学校からは事あるごとに進路の話題が出される。高校2年なのだから当然なのだが……娘の学校は進学校で、私がある機会に学校関係者と話をした際に、進学せずに就職したのは創立以来、ひとりだったそうだ。(家庭の事情で聡明な娘さんだったが、進学を断念するしかなかったそうだ)「どの道に進むのか」と言うよりは「どの大学へ行くのか」的な話がされる中、今も体調が思わしくない娘を見ていてかわいそうに思える時も多々ある。

 

「前、そろばんやってたよね?で、進むのが早くて先生も驚いていたんだよね?大学、無理して行かなくてもいいんじゃないのかな?例えば1年なり2年なり好きなそろばんをまた始めて、体調を立て直して、そこから大学目指すなら目指すでも」

 

娘はキョトンとした表情で私を見た。

「お母さんは大学に行くことも許されなくて、気が付いたら健康も無くしてたわ。人の目なんて気にしなくてもいいじゃん。自分が生きていて楽しいと思えるなら、それがあなたの人生なんだろうし。」

 

そろばんを辞めたのは、車のない私たちが通うには大変だったからだった。

例えば真冬の夕方、暗くなって学校を終えて帰宅する娘。身体が温まる間もなく、私と一緒に氷点下の吹雪の中、そろばん教室へ歩き出す。バスルートから外れていて、徒歩でしか行くことが出来ず、雪が無ければ徒歩25分、吹雪けば40分を超えることもあった。学校の同級生たちは自家用車で私たちの横を通り過ぎていく。私と娘は暑い日も吹雪の日も豪雨の中も、とにかく歩いて通った。帰宅すると、早くてドラえもんのエンディングが見られた。それから晩御飯を食べて、学校の宿題をして、そろばんの課題をやってと大変だったけれど、娘は頑張った。でも、ある日。体調を崩し、それをきっかけに真冬の猛吹雪を自宅の窓から見ながら言った。

「行きたいけど、もう無理」

一緒に教室に通っていた私も辛さは知っていたから、娘に感情的になって反対は出来なかった。三度は「本当に辞めていいの?もう戻れないよ」と訊いたが、娘の意志は固くて首を横に振ることはなかった。

 

こんな風に辞めたそろばんがもしかしたら、今後の娘を助け、居場所を提供してくれるかも知れない。短期間で先に習っていた子供たちをごぼう抜きして、ぐんぐん級をあげて行った努力、無駄にならないかもと思うと、ポケモンの映画と同じくらい泣きたくなる。(これは嬉し泣き笑い泣き

 

来年も再来年も、その先もずっとずっと娘には年相応な楽しみを享受して欲しい。笑って生きていることを堪能して欲しい。

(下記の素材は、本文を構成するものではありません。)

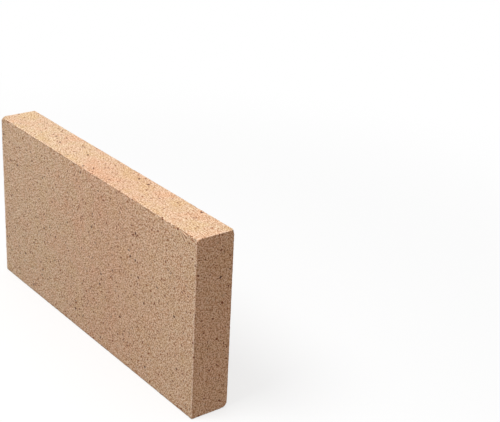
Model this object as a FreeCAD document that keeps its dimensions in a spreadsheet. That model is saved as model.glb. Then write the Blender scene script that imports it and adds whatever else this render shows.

娘の幸せは、娘の持つ秤でしかその値打ちや価値は計れないことに、今更ながら気が付いた。

そして、小説『海蛍』でも書いたけれど、毒親と呼ばれる親がしっかりとした教育を受けていたら、そこまで酷い親に、人間に果たしてなっていたのだろうか?薫が親もろとも捨て去った故郷に戻った時、親に対する憎しみや恨み辛みを心の奥底に押し沈めてしまうくらいの気付き。あれは自分への問いかけだったと今は言える。